KÜÇÜKLERİN GÖZÜNDEN DÜNYA

Pedagog Dr. Adem Güneş, "Çocuk Deyip Geçmeyin" kitabında "Ne kadar değerli insan gördüysem onların çocuğa değer verdiğini gördüm; ne kadar sorunlu çocuk gördüysem, hepsinin çocuk deyip geçilmiş olduğunu da gördüm" diyor. Yazarın Aksiyon dergisindeki makalelerinden derlenen bu kitapta birbirinden değişik konulara değiniliyor, yaşanmış olaylar konu ediliyor.

İlgi çekici makalelerden biri dikkat eksikliği bir yanılgı mı başlığını taşıyor. Güneş, doğru dürüst araştırılmadan konulan bu tanı ile çocukların çok küçük yaşlardan itibaren ilaç kullanmak zorunda bırakıldığını, bu çocukların çocuksu neşelerini kaybettiklerini ve donuklaştıklarını belirtiyor. Güneş, çocuğun tabiatı gereği hareketli; olağanüstü merakı nedeniyle dikkatinin dağınık olduğunu söyleyerek günün birinde dikkat eksikliği ve hiperaktivite denilen şeyin aslında normal çocukluk halini ifade ettiğinin anlaşılacağına inandığını ekliyor.

2011'de Norveç'te yetmiş yedi kişiyi öldüren Norveçli Anders Breivik'in günde 16 saat internette şiddet oyunları oynadığına da değinilen internet oyunları ve bilinç halleri bölümünde çocukların gündelik yaşam akışından kopup nasıl hayali paralel bir yaşam içerisine girdiği konu ediliyor.

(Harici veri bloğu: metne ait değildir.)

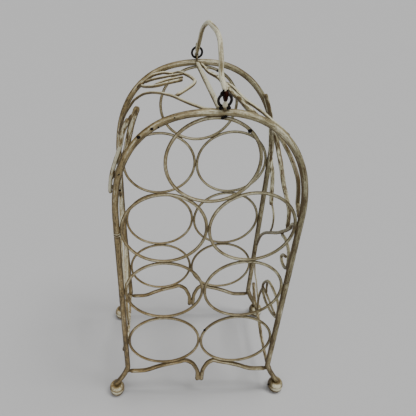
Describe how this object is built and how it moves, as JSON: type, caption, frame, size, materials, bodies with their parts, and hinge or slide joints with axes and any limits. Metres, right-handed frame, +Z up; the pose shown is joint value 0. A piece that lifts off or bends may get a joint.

Bir diğer önemli konu maalesef okullarımızda tek tip bir eğitimin uygulanıyor oluşu. Dünyanın pek çok ülkesinde uygulanan "çoklu zekâ kuramı" na göre her çocuk bir diğerinden farklı bir zekâ türüne sahip olabilir ve hayatta başarı kazanması sahip olduğu bu zekâ türüne göre eğitim alması durumunda mümkündür. Halbuki ülkemizde her çocuğu aynı şekilde eğiteceğini zanneden bir eğitim sistemi uygulanmakta.

Yazar, kendi yeteneği dışındaki alanlarda sunulan bu zoraki eğitimde zorlanan çocuklara konulan konsantrasyon eksikliği teşhisine de; başarısız ve hatta baş belası olarak yaftalanmalarına da isyan ediyor. Anne babalara, çocuklarına sahip çıkmalarını salık veriyor. İnsanın ceza ile eğitilemeyeceğini, cezanın şiddet olduğunu ve toplumsal kâbul görmüş şiddetin adının ceza olduğunu ekliyor.

Kitapta dile getirilen çok ilginç konular var: Bunlardan biri 2004 itibarıyla ilkokullarda zorunlu hale getirilen el yazısı. Kitapların, gazetelerin, tabela ve resmi evrakların düz yazı olduğu bir ortamda harflerin gerçek şekillerini öğrenmeden, yoğun müfredat baskısı altında çocukların eğik el yazısı yazmaya zorlanmasının onların yazı yazmaktan sıkılmasına yol açtığı, ayrıca yapılan bilimsel araştırmalara göre çocukların pek çok harfi yazmakta zorlandığı ve hata yaptıklarının tespit edildiği belirtilmiş.

Okul servisleri konusuna da iki ayrı makale ayrılmış. Çocuklarımızın en az bir saatlerini geçirdikleri bu araçlarda emniyet kemerlerinin takılmaması bir yana, yol boyunca trafik kurallarına uyulmaması, çocukların yaşına uygun olmayan şarkı türkü dinlenmesi gibi pek çok olumsuzluğun karşısında neyse ki tek tük de olsa güzel uygulamaların da mevcut olduğunu öğreniyoruz kitaptan; Kayseri'de okul servislerinde 100 Temel Eser'in sesli kitap olarak dinletilmesi ve bunun ülke geneline yayılarak 4400 servis aracına uygulanması gibi.

İbadet, Kur'an eğitimi, tekne orucu gibi dini meseleleri de mantıklı ve insanı düşündüren bir yaklaşımla ele alan Adem Güneş'in kitabında dikkatinizi çekecek ve dünyayı çocuğunuzun gözünden görmenizi sağlayacak daha pek çok makale yer alıyor.